══ INPUT DATA ══
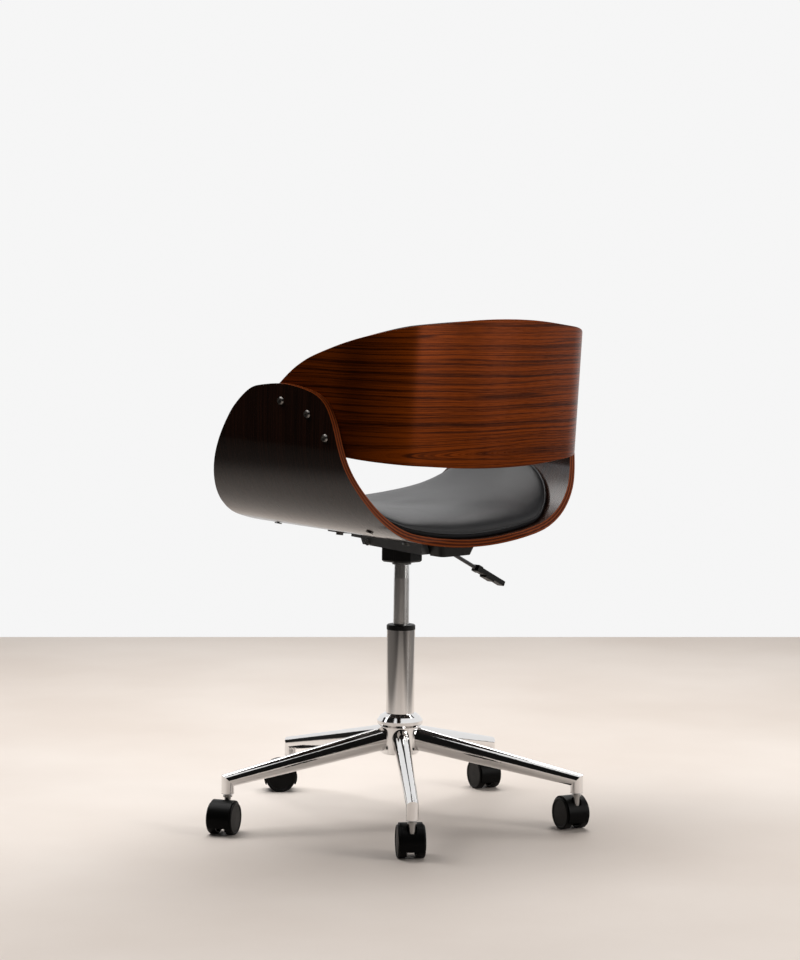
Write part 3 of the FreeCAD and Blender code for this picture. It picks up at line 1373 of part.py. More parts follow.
def cushion_section(along, reach, thick):
    """Section across the cushion: its foot inside the plywood, two edges and a crown."""
    floor = sizes.ply_thick + sizes.seat_gap
    foot = floor - sizes.overrun
    big_run, full_run = u_runs(along)
    edge = floor + min(sizes.cushion_edge, thick * 0.7)
    piping = floor + min(sizes.cushion_piping, thick * 0.4)
    nose = sizes.cushion_nose
    bend = min(big_run, reach * 0.6)
    shoulder, hill = reach - nose, reach / 2
    crown = [(share * reach, edge + (floor + thick - edge) * up) for share, up in CROWN_SHARES]

    def at(side, run, depth):
        return u_point(side * run, depth, along)

    half = []
    for side in SIDES:
        tip = at(side, reach - 1, foot)
        half.append([
            arc(at(side, bend, foot), at(side, (bend + reach) / 2, foot), tip),
            arc(tip, at(side, reach, (foot + piping) / 2), at(side, reach - 1, piping)),
            arc(at(side, reach - 1, piping), at(side, reach - nose * 0.35, (piping + edge) / 2),
                at(side, shoulder, edge)),
            arc(at(side, shoulder, edge), at(side, *crown[0]), at(side, *crown[1])),
            arc(at(side, *crown[1]), at(side, *crown[2]), at(side, 0, floor + thick)),
        ])
    under = arc(at(-1, bend, foot), at(1, 0, foot), at(1, bend, foot))
    return Part.Wire(Part.__sortEdges__(half[0] + half[1] + [under]))


cushion_long = sizes.cushion_front + sizes.cushion_rear
sections = [
    cushion_section(
        -sizes.cushion_front + cushion_long * share,
        sizes.cushion_reach * wide,
        sizes.cushion_thick * deep,
    )
    for share, wide, deep in CUSHION_SHARES
]
cushion_shape = Part.makeLoft(sections, True, False)
inside_run = u_runs(0)[1] + sizes.arm_height
inside = u_band(sizes.ply_thick + sizes.seat_gap, sizes.arm_bend_radius / 2, inside_run,
                sizes.shell_rear + sizes.overrun, sizes.shell_front + sizes.overrun)
cushion_shape = cushion_shape.common(inside)
for bore in screw_bores:
    cushion_shape = cushion_shape.cut(bore)
shaped("seat_cushion", cushion_shape, SEAT_TILT)


# Back cushion: it follows the inner face of the back panel

pad_outer = sizes.panel_thick + sizes.seat_gap
pad_shape = panel_band(pad_outer, pad_outer + sizes.pad_thick, sizes.panel_bottom,
                       sizes.panel_top + sizes.overrun * 2, sizes.pad_front)
pad_shape = pad_shape.common(across(panel_profile(sizes.pad_rise, sizes.pad_lift), WIDEST))
for pocket in nut_pockets:
    pad_shape = pad_shape.cut(pocket)
shaped("back_cushion", pad_shape, SEAT_TILT)


# Checks and export

doc.recompute()
failed = [item.Label for item in doc.Objects if "Invalid" in item.State or "Error" in item.State]
for piece in SUBPARTS:
    if piece.Shape.isNull() or not piece.Shape.isValid() or not piece.Shape.Solids:
        failed.append(piece.Label)
if failed:
    raise RuntimeError("not sound: " + ", ".join(failed))
os.makedirs("parts", exist_ok=True)
for piece in SUBPARTS:
    piece.Shape.exportStep("parts/%s.step" % piece.Label)
print(len(SUBPARTS), "sub-parts")
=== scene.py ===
# An office chair: a bent walnut bucket with black leather pads on a chromed five-leg base.
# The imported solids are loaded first; the plywood and the pads are then rebuilt over them,
# and every other piece keeps its solid and gets its finish.
import math

import bmesh
import bpy
from mathutils import Matrix, Vector


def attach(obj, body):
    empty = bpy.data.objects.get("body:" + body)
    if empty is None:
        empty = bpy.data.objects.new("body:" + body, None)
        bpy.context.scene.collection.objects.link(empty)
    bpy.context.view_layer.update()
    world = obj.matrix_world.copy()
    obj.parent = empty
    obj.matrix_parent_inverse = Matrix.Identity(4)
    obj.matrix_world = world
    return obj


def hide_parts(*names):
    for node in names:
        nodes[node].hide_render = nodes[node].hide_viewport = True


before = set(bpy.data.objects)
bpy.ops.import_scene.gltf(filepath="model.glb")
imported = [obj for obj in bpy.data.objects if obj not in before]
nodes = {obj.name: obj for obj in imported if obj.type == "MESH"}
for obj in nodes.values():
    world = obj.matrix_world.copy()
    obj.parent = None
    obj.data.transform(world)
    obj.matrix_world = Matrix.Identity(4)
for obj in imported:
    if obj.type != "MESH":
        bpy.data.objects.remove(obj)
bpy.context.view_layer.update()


# Studio: a pale concrete floor that ends behind the chair with white beyond it, soft lamps
# at both sides and overhead, and black curtains that only polished pieces mirror. Outside
# the picture the floor's colour is darkened with painted shade, so that those pieces mirror
# a dark room.
view_turn = math.radians(46)
to_right = Vector((-math.cos(view_turn), math.sin(view_turn), 0))
to_camera = Vector((math.sin(view_turn), math.cos(view_turn), 0))
upward = Vector((0, 0, 1))


def studio_spot(right, near, high):
    """Point at distances to the chair's right, towards the camera and up."""
    return to_right * right + to_camera * near + upward * high


def board(name, corners):
    """A flat four-cornered board of the studio."""
    mesh = bpy.data.meshes.new(name)
    mesh.from_pydata([studio_spot(*corner) for corner in corners], [], [(0, 1, 2, 3)])
    piece = bpy.data.objects.new(name, mesh)
    bpy.context.scene.collection.objects.link(piece)
    return piece


def new_finish(name):
    """A new material, with its node tree and its shader."""
    finish = bpy.data.materials.new(name)
    finish.use_nodes = True
    return finish, finish.node_tree, finish.node_tree.nodes["Principled BSDF"]


def set_inputs(node, values):
    """Writes constant values to a node's named inputs."""
    for label, value in values.items():
        node.inputs[label].default_value = value


def sums(tree, operation, first, second=0):
    """One math node on two sockets or numbers."""
    step = tree.nodes.new("ShaderNodeMath")
    step.operation = operation
    for slot, value in enumerate((first, second)):
        if isinstance(value, (int, float)):
            step.inputs[slot].default_value = value
        else:
            tree.links.new(value, step.inputs[slot])
    return step.outputs[0]


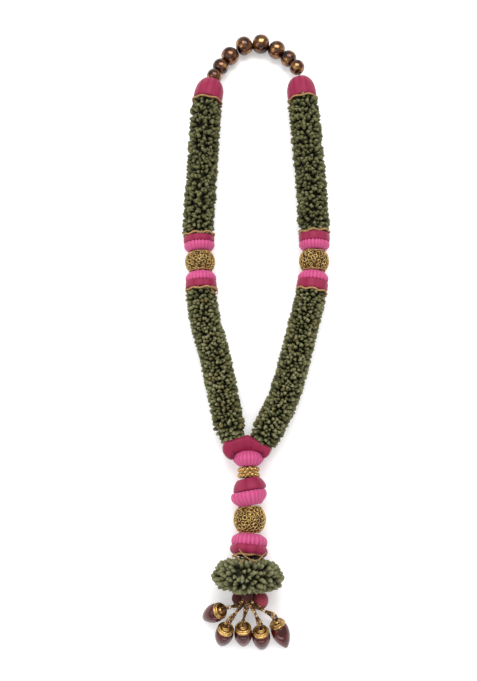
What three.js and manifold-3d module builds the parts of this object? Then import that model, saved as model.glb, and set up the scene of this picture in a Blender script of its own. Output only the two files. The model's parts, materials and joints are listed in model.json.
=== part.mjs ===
// A cardamom garland laid flat on a table: a loop of green cardamom pods stitched round two core
// ropes, a neck of gold-brown beads, and a pendant of fabric pads, a filigree ball, a pod ruffle
// and a tassel of glass drops. Millimetres, +Z up, the neck towards +Y, the table at z = 0.
import * as THREE from 'three';
import { mergeVertices } from 'three/addons/utils/BufferGeometryUtils.js';
import Module from 'manifold-3d';

const wasm = await Module();
wasm.setup();

// Driving dimensions.
const GAP = 0.4;                 // room left between pieces that touch
const SLACK = 2.2;               // room between threaded pieces, which turn with the curve
const TUBE_RADIUS = 23.5;        // across the flats of a pod tube, halved
const AXIS_Z = TUBE_RADIUS;      // height of the two legs' centrelines
const CORD_RADIUS = 1.2;         // waxed thread that holds everything
const CORD_SPREAD = 1.5;         // half the distance between its two runs in the pendant
const CORE_RADIUS = 8;           // padded rope inside a leg
const CORD_BORE = 3.8;           // hole for one run of the cord
const CORE_BORE = CORE_RADIUS + 1.4;
const PENDANT_BORE = 5.4;        // hole for both runs of the cord
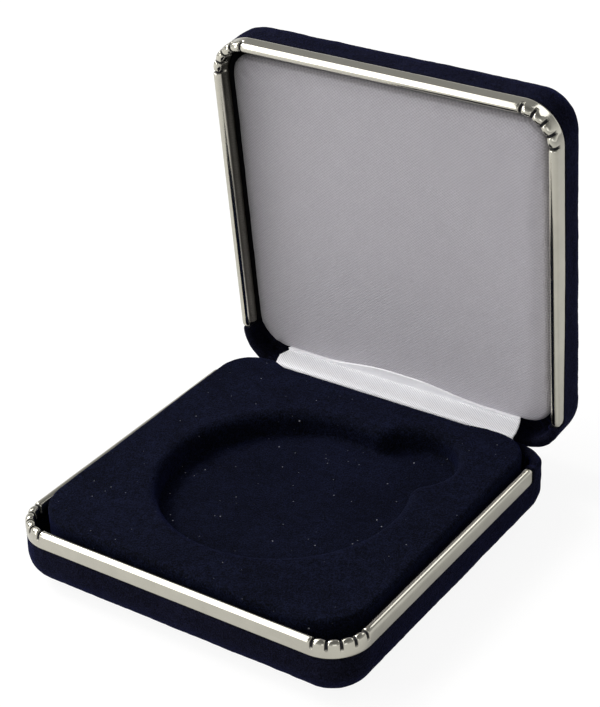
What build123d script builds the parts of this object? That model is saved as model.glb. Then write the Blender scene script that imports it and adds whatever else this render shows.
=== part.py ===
from build123d import *
import os
from math import acos, atan2, cos, degrees, radians, sin, tan

# Coin display case, standing open. Millimetres; +X to the right along the front edge, +Y to the
# hinge side, +Z up. The origin is on the floor under the middle of the base.

# ---- driving dimensions ---------------------------------------------------------------------
# Case body
case_width = 90.0
case_depth = 90.5
base_height = 16.0          # floor to the parting plane between base and lid
lid_height = 15.7           # parting plane to the top of the closed lid
corner_radius = 9.5         # of the square plan
edge_rounding = 7.0         # round where the sides turn into the flat bottom or top
shell_wall = 1.35
velour_thickness = 0.6
underside_card_thickness = 0.5
underside_card_margin = 0.8
underside_card_corner = 4.0

# Metal edge trim, a rolled channel that clips over the rim of each half
band_height = 4.15          # flat outer leg, down from the parting plane
trim_sheet = 0.35
crown_width = 2.3
crown_height = 0.75
trim_leg_depth = 3.6        # inner leg, down from the parting plane
trim_back_gap = 11.3        # from the back face to the ends of the trim
closing_gap = 0.2           # between the two crowns when the lid is shut
kerf_count = 5              # saw cuts that let each front corner bend
kerf_width = 0.4
kerf_depth = 1.75           # down from the top of the crown
kerf_first_angle = 5.0      # from the start of the corner's arc
kerf_last_angle = 85.0

# Velour wrap over the rear rims
rear_rim_round = 1.2
velour_hem_depth = 6.5      # inside hem, down from the parting plane

# Flocked tray with a round coin recess and a thumb notch
tray_rise = 1.6             # deck above the parting plane
tray_side_inset = 3.3       # from the case's outer face
tray_back_inset = 4.45
tray_corner = 12.5
tray_sheet = 0.9
tray_edge_round = 2.0
tray_skirt_height = 9.6
recess_radius = 28.75
recess_depth = 6.1
recess_centre_y = -1.5
recess_rim_round = 2.5
notch_radius = 11.5
notch_x = 19.3              # notch's middle, right of the recess's
notch_back_margin = 7.8     # from the notch to the tray's back edge
notch_blend = 4.0           # plan radius where notch and recess meet
riser_card = 1.2            # card collars that carry the tray and the lid's panel
riser_corner = 7.5
riser_margin = 0.3

# Lid panel: card, foam and satin
panel_depth = 2.4           # satin's face behind the lid's parting plane
panel_side_inset = 3.5
panel_front_inset = 4.35
panel_back_inset = 6.25
panel_corner = 6.5
panel_edge_round = 1.2
satin_thickness = 0.3
foam_thickness = 1.9
board_thickness = 1.2

# Hinge, its pin and snap springs
hinge_inset = 1.9           # axis in front of the case's back face
hinge_drop = 3.0            # axis below the parting plane
lid_open_angle = 85.0
hinge_length = 56.0
knuckle_count = 5
knuckle_gap = 0.15
knuckle_radius = 1.25
pin_radius = 0.65
pin_clearance = 0.05
pin_head_radius = 1.0
pin_head_length = 0.4
leaf_sheet = 0.55
leaf_edge_gap = 0.15        # from a leaf's far edge to where its wall starts to round over
leaf_swing_clearance = 0.2
slot_end_clearance = 1.0    # between the hinge and each end of the slot in the rear wall
slot_drop = 1.6             # slot's edge below the hinge axis
rivet_radius = 0.5
rivet_head_radius = 0.95
rivet_head_height = 0.5
rivet_edge_base = 1.0       # above the base leaf's lower edge
rivet_rise_lid = 5.0        # above the parting plane
spring_sheet = 0.4
spring_width = 6.0
spring_clearance = 0.15     # from the knuckles
spring_reach = 1.0          # tip above the hinge axis
spring_bend_angle = 60.0    # of its jog, from upright
spring_rivet_gap = 0.1

# Satin strip over the hinge
strip_width = 66.6
strip_offset = 1.6          # middle of the strip, right of the case's middle
strip_thickness = 0.3
strip_clearance = 0.45
strip_tuck_base = 5.5       # hangs down behind the tray
strip_tuck_lid = 2.4        # runs on under the lid's panel
strip_bend = 1.2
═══
EXERCISE AIM:
Give back exactly the stretch that opens on the line with "doc.recompute()" and closes on the line with "for node in".

SOLUTION BELOW:
doc.recompute()
failed = [item.Label for item in doc.Objects if "Invalid" in item.State or "Error" in item.State]
for piece in SUBPARTS:
    if piece.Shape.isNull() or not piece.Shape.isValid() or not piece.Shape.Solids:
        failed.append(piece.Label)
if failed:
    raise RuntimeError("not sound: " + ", ".join(failed))
os.makedirs("parts", exist_ok=True)
for piece in SUBPARTS:
    piece.Shape.exportStep("parts/%s.step" % piece.Label)
print(len(SUBPARTS), "sub-parts")
=== scene.py ===
# An office chair: a bent walnut bucket with black leather pads on a chromed five-leg base.
# The imported solids are loaded first; the plywood and the pads are then rebuilt over them,
# and every other piece keeps its solid and gets its finish.
import math

import bmesh
import bpy
from mathutils import Matrix, Vector


def attach(obj, body):
    empty = bpy.data.objects.get("body:" + body)
    if empty is None:
        empty = bpy.data.objects.new("body:" + body, None)
        bpy.context.scene.collection.objects.link(empty)
    bpy.context.view_layer.update()
    world = obj.matrix_world.copy()
    obj.parent = empty
    obj.matrix_parent_inverse = Matrix.Identity(4)
    obj.matrix_world = world
    return obj


def hide_parts(*names):
    for node in names:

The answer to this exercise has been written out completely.